Going electronic has significant benefits

If you don’t want to be buried under a mountain of paperwork, why not opt for digital documents instead of printing everything out? Not only will this save a lot of money on paper and ink but it will also conserve energy and help protect the planet. You may even be entitled to one of the many tax breaks and grants issued to organizations committed to achieving their environmental goals. This is particularly good news for start-ups with limited funds as the Environment Protection Agency (EPA) is keen to support companies opening up their company in a green manner.

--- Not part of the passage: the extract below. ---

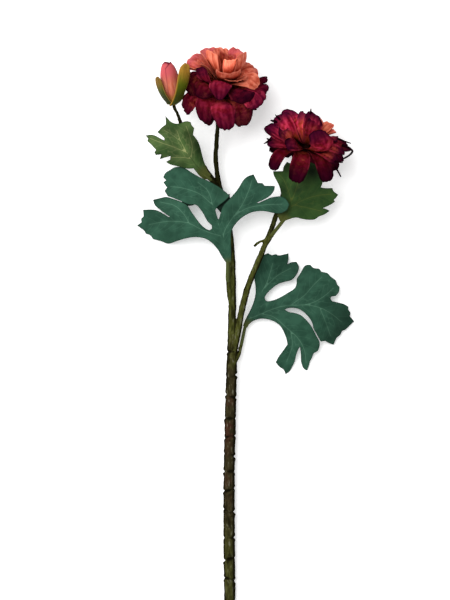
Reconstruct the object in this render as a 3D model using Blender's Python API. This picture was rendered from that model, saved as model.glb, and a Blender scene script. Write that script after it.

Of course, if you’re used to handing out brochures and leaflets at every company meeting or printing out newsletters whenever you get the chance, going electronic may be a challenge – but here are some things you can try:

  • Using PowerPoint presentations not printouts
  • Communicating via instant messenger apps or email
  • Using financial software to manage your books
  • Downloading accounting software to keep track of figures
  • Arranging digital feedback and review forms
  • Making the most of Google Docs

Going green can help you to make money too

Going green and environmental stability is big news at the moment with many companies doing their bit for the environment. While implementing eco-friendly strategies will certainly save you money, reducing your carbon footprint could also make you a few bucks too. How? Well, consumers care about what brands are doing more than ever before, with many deliberately siding with those who are implementing green policies. Essentially, doing your bit for the environment is a PR dream as it allows you to talk about what everyone wants to hear.

Going green can certainly save your money but it should also improve your reputation too and give you a platform to promote your business.